If he is traded, the likelihood is that the Pistons trade for an expiring salary and a draft pick. The pick would only make roughly $2 million. Now, instead of having $102 million in dedicated salary on 10 players, you likely have only $76 million on 10 guys (including the new draft pick).

Suddenly, Blake Griffin’s mammoth $36 million number is more sad than scary. The team would be looking at $40 million in cap room and, if they are truly rebuilding around a youth movement, unlikely to spend much of it in free agency.

Maybe the team grabs a veteran, defensive-minded center and an extra wing and calls it a day. That leaves a huge amount of cap space to utilize for in-season and offseason trades as other franchises look to offload money.
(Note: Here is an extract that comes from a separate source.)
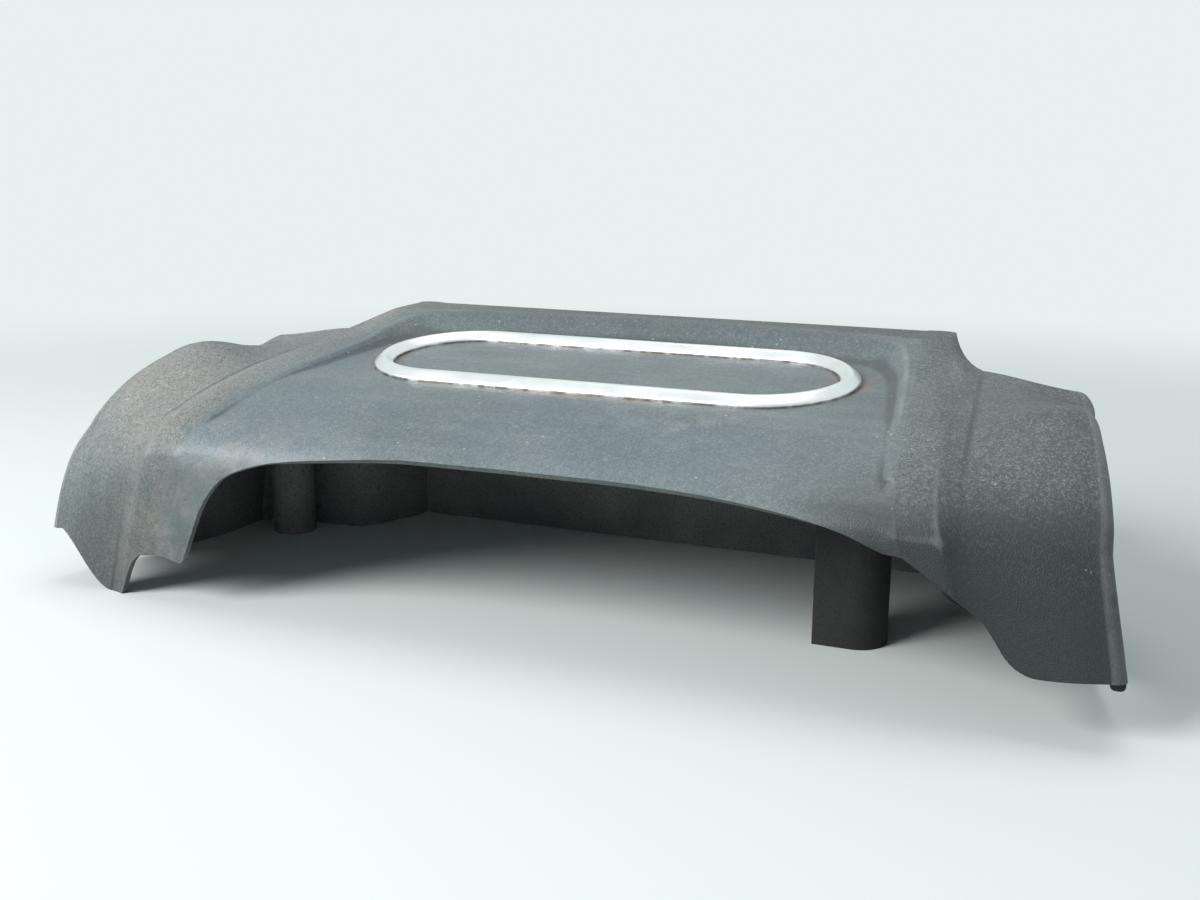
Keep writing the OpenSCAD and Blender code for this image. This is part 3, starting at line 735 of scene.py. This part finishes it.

This is how rebuilding teams add effectively to their roster — they grab a couple extra first round picks and a handful of seconds to take on bad contracts.

More moves on the horizon?

If the Pistons, sans Drummond, is the most likely scenario, then the pressure to do any other moves would essentially be nil. They wouldn’t strictly need to create more flexibility. That doesn’t mean, however, they shouldn’t explore the market.

Derrick Rose has real value in the league. He’s performing well at point guard and maybe he has no interest in a rebuilding situation. He could be flipped and that’s another $7.6 million off the books.

Conversely, Detroit might want to keep Rose as a veteran point guard to help guide an extremely young roster without a lot of playmaking and also give the fans someone to cheer for.

Tony Snell doesn’t have the trade value of Rose, but he will be entering the last year of his deal. He is someone who a team desperate for 3-point shooting on the wing might be interested in and be willing to part with a bad multi-year contract (and a pick) in order to bring Snell into the fold.

Markieff Morris is the only other veteran under contract and, well, he doesn’t really have any trade value to speak of. Maybe he gets moved at the deadline next year as a back of the rotation candidate on a playoff team. Just don’t expect anything of significance in return.

What about Blake?

The truth is, the Pistons are not in a position where they need to trade Blake. That’s good because right now he’s pretty immovable. However, last year at this time Blake had real trade value. He was an All-NBA player. There is no saying that Blake won’t have a resurgent season in 2020-21.

While you obviously can’t trust his health, by this time next year he’ll only have one year at an admittedly massive $38 million number, left on his deal. That could be moveable. And if not then no sweat. While Luke Kennard and Bruce Brown will have hefty raises, assuming they are still on the team, Detroit will have more cap space then they have any reason to utilize.